I will digress to point out that the developer did use false and misleading statements and documents during the original sale of MGL units; Is that what you meant by aggressive marketing and advertising?
Let’s review on your statements regarding the value of our units. You stated that if the developer markets for sale the units all the units he has, all our units will decrease in value. Well that implies that we overpaid to begin with (the benefits of aggressive marketing and advertising I guess?). It also implies that the developer in order to manipulate the market in an attempt to price fix Boynes real estate market pulled units off the market or never released for sale certain units.
And further digression:
Ed, when you asked to be part of this group, you asked, as a representative of Boynes interest. So let me ask you. Are you representing Boyne or The Mountain Grand Lodge and Spa?

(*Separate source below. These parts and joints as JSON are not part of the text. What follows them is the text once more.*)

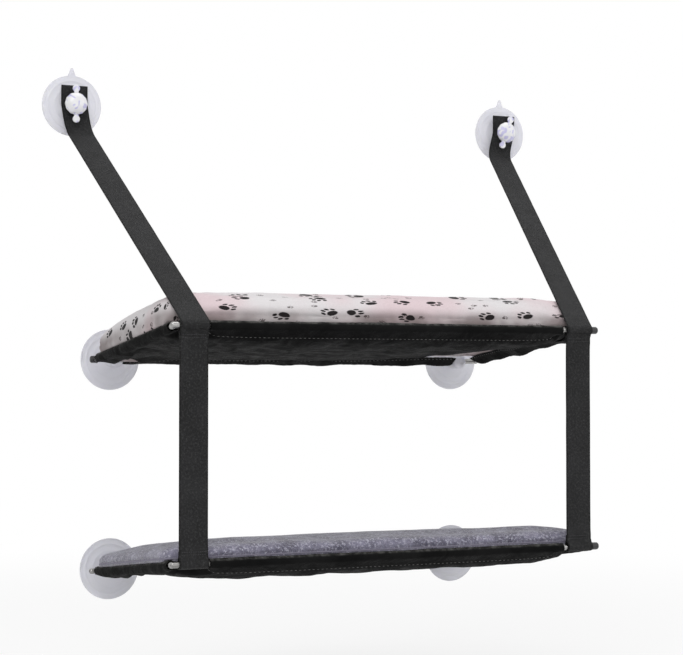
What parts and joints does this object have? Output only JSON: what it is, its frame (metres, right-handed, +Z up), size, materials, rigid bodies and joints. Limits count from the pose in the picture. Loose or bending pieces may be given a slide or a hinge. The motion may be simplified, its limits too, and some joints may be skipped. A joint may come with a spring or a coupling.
{
  "type": "cat window hammock",
  "caption": "Two-tier window hammock for a cat: rod-framed fabric slings with mats, hung from suction cups by webbing straps, the front edges folding up to the glass.",
  "frame": {"origin": "on the glass, midway between the two suction cups that carry the upper tier's back rod", "axes": "+Z up, +Y from the room into the glass, X along the window; the glass is the plane Y = 0 and the part lies at -Y"},
  "size_m": [0.8, 0.3751, 0.769],
  "materials": {
    "cup_plastic": "clear soft plastic, faintly grey, smooth",
    "knob_plastic": "clear hard plastic, glossy",
    "rod_steel": "bright drawn steel",
    "black_plastic": "moulded, satin",
    "webbing": "woven nylon webbing",
    "sling_cloth": "coarse coated weave",
    "printed_plush": "short plush with a small dark print",
    "grey_fleece": "mottled long-pile fleece"
  },
  "bodies": {
    "window_side": {"upper_left_cup": "cup_plastic", "upper_right_cup": "cup_plastic", "lower_left_cup": "cup_plastic", "lower_right_cup": "cup_plastic", "left_top_cup": "cup_plastic", "left_stud": "rod_steel", "left_eyelet": "black_plastic", "left_hanger_strap": "webbing", "right_top_cup": "cup_plastic", "right_stud": "rod_steel", "right_eyelet": "black_plastic", "right_hanger_strap": "webbing"},
    "upper_tier": {"upper_back_rod": "rod_steel", "upper_back_rod_cap": "black_plastic", "upper_front_rod": "rod_steel", "upper_front_rod_cap": "black_plastic", "upper_left_rod": "rod_steel", "upper_right_rod": "rod_steel", "upper_sling": "sling_cloth", "upper_mat": "printed_plush"},
    "lower_tier": {"lower_back_rod": "rod_steel", "lower_back_rod_cap": "black_plastic", "lower_front_rod": "rod_steel", "lower_front_rod_cap": "black_plastic", "lower_left_rod": "rod_steel", "lower_right_rod": "rod_steel", "lower_sling": "sling_cloth", "lower_mat": "grey_fleece"},
    "left_drop": {"left_drop_strap": "webbing"},
    "right_drop": {"right_drop_strap": "webbing"},
    "left_knob": {"left_thumb_nut": "knob_plastic"},
    "right_knob": {"right_thumb_nut": "knob_plastic"}
  },
  "joints": [
    {"name": "upper_fold", "type": "hinge", "parent": "window_side", "child": "upper_tier", "pos_m": [0, -0.024, 0], "axis": [-1, 0, 0], "range_deg": [0, 50], "deforming": ["left_hanger_strap", "right_hanger_strap"]},
    {"name": "lower_fold", "type": "hinge", "parent": "window_side", "child": "lower_tier", "pos_m": [0, -0.024, -0.303], "axis": [-1, 0, 0], "range_deg": [0, 50]},
    {"name": "left_drop_swing", "type": "hinge", "parent": "upper_tier", "child": "left_drop", "pos_m": [0, -0.36664, 0.04025], "axis": [-1, 0, 0], "range_deg": [-50, 0]},
    {"name": "right_drop_swing", "type": "hinge", "parent": "upper_tier", "child": "right_drop", "pos_m": [0, -0.36664, 0.04025], "axis": [-1, 0, 0], "range_deg": [-50, 0]},
    {"name": "left_nut_turn", "type": "hinge", "parent": "window_side", "child": "left_knob", "pos_m": [-0.34, -0.0165, 0.367], "axis": [0, -1, 0], "continuous": true},
    {"name": "right_nut_turn", "type": "hinge", "parent": "window_side", "child": "right_knob", "pos_m": [0.372, -0.0165, 0.367], "axis": [0, -1, 0], "continuous": true}
  ],
  "couplings": [
    {"joint": "lower_fold", "follows": "upper_fold", "ratio": 1},
    {"joint": "left_drop_swing", "follows": "upper_fold", "ratio": -1},
    {"joint": "right_drop_swing", "follows": "upper_fold", "ratio": -1}
  ]
}
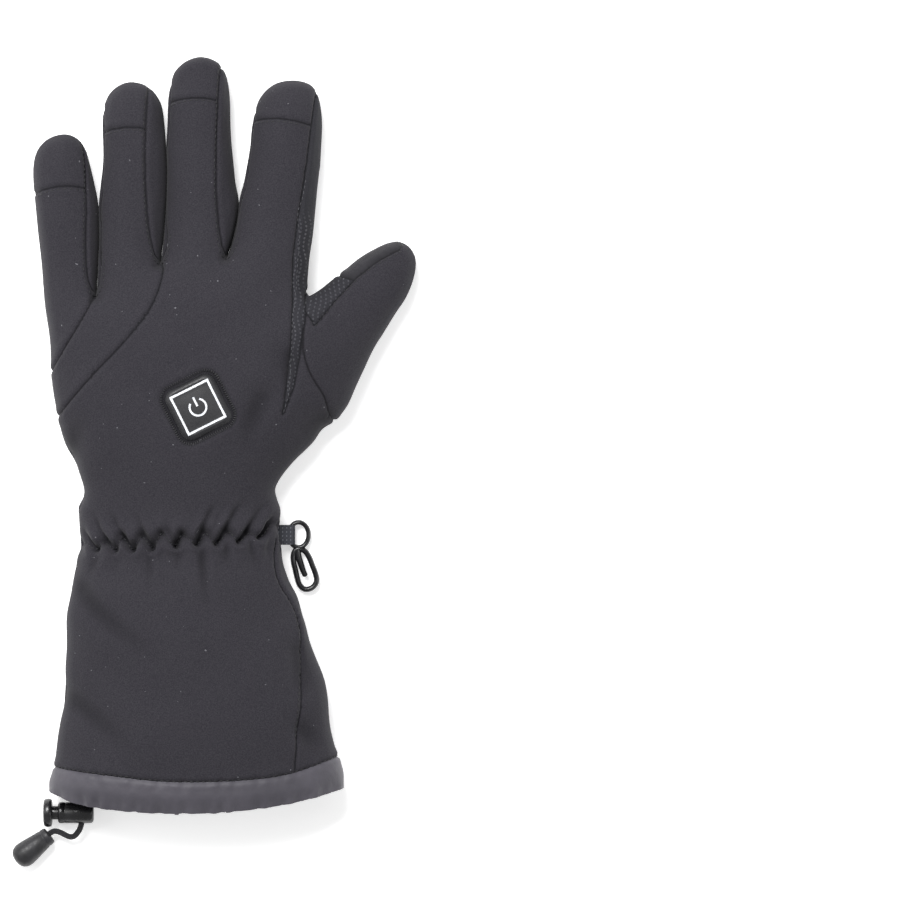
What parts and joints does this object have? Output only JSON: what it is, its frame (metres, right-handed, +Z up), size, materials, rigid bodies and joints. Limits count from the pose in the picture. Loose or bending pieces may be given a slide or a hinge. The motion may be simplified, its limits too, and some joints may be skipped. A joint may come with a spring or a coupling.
{
  "type": "heated glove",
  "caption": "Heated winter glove for the left hand, lying palm down: softshell back with a switch, grip palm with touch patches, gathered wrist, zipped cuff, drawcord hem and snap hook.",
  "frame": {"origin": "bottom centre of the glove's bounding box, without what hangs on the drawcord, on the surface it lies on", "axes": "+X towards the thumb, +Y from the hem to the fingertips, +Z up out of the back of the hand"},
  "size_m": [0.1722, 0.3398, 0.0414],
  "materials": {
    "softshell": "matt softshell with a fine weave",
    "grip_fabric": "matt knit with printed grip dots",
    "suede": "fine suede",
    "hem_nylon": "thin nylon with a slight sheen",
    "webbing": "narrow woven webbing",
    "cord": "round braided elastic cord",
    "zip_tape": "woven tape",
    "switch_rubber": "soft silicone rubber",
    "zip_plastic": "moulded plastic teeth",
    "black_plastic": "glossy moulded plastic"
  },
  "bodies": {
    "glove": {"fourchette_little_ring": "softshell", "fourchette_ring_middle": "softshell", "fourchette_middle_index": "softshell", "back_little_panel": "softshell", "back_ring_strip": "softshell", "back_panel": "softshell", "cap_little": "softshell", "cap_ring": "softshell", "cap_middle": "softshell", "cap_index": "softshell", "thumb_back_panel": "softshell", "wrist_strip": "softshell", "cuff_back": "softshell", "cuff_palm": "softshell", "palm_panel": "grip_fabric", "thumb_grip_panel": "grip_fabric", "touch_patch_index": "suede", "touch_patch_thumb": "suede", "hem_band": "hem_nylon", "switch_pad": "switch_rubber", "zip_tape": "zip_tape", "zip_teeth": "zip_plastic", "zip_slider": "black_plastic", "snap_hook": "black_plastic", "webbing_loop": "webbing", "cord_lock": "black_plastic", "cord_end": "black_plastic", "drawcord": "cord"},
    "zip_puller": {"zip_puller": "black_plastic"},
    "cord_lock_button": {"cord_lock_button": "black_plastic"}
  },
  "joints": [
    {"name": "zip_puller_swing", "type": "hinge", "parent": "glove", "child": "zip_puller", "pos_m": [-0.05455, -0.1325, 0.002], "axis": [0.9517, 0, -0.307], "range_deg": [0, 150]},
    {"name": "cord_lock_press", "type": "slide", "parent": "glove", "child": "cord_lock_button", "axis": [1, 0, 0], "range_m": [0, 0.0022], "stiffness_N_per_m": 300}
  ]
}
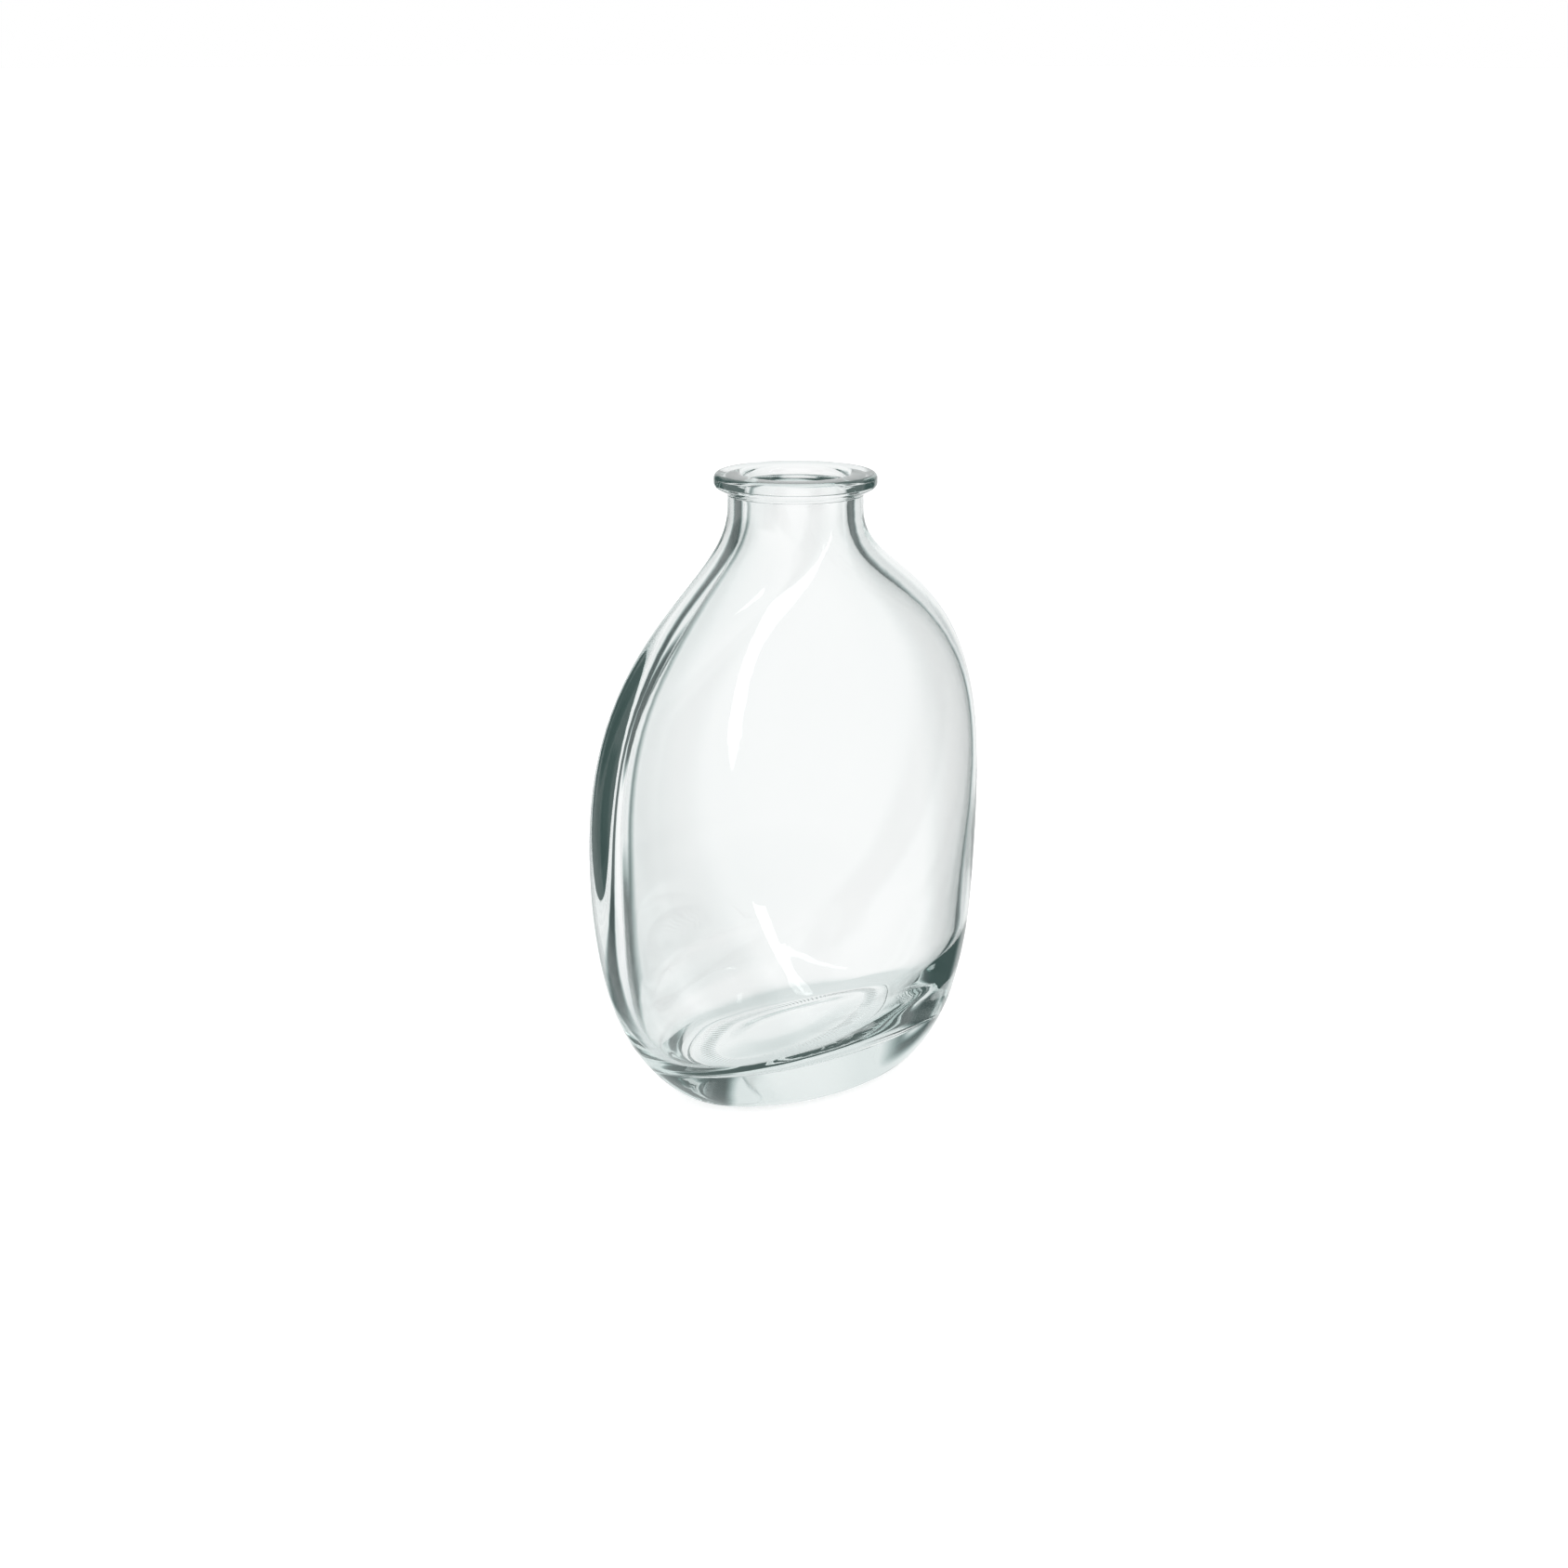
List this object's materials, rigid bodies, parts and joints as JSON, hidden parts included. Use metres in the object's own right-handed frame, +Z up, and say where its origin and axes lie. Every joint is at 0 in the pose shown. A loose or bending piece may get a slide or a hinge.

Or are they one in the same?
I realize your job is to manage the hotel and some of the issues and questions presented here are beyond your scope of authority. Unfortunately you have been tasked you with the chore of addressing said issues presented in this forum so the accountability is yours. If I am misguided in this respect please clearly define your role and responsibilities as the relate to the MGL.
I am glad the developer has selected Cindy Johnson as the replacement for Phil Jones. Is there any explanation for the sudden departure of Mr. Jones? Owners have right to know why Directors are replaced or removed.
Your assurance is to the effort you put forth in running the hotel is always appreciated and acceptance of accountability is always reassuring.
I will continue to question Boyne/MGL&S actions on all fronts as I will question actions of the Board of Directors. Unfortunately for the owners the MGL&S or Boyne realty or Boyne Properties INC. and its affiliates have developed a pattern of behavior that requires owners question their actions.
To Mr. Carlson’s point maybe a Laywer or Judge should review our situation.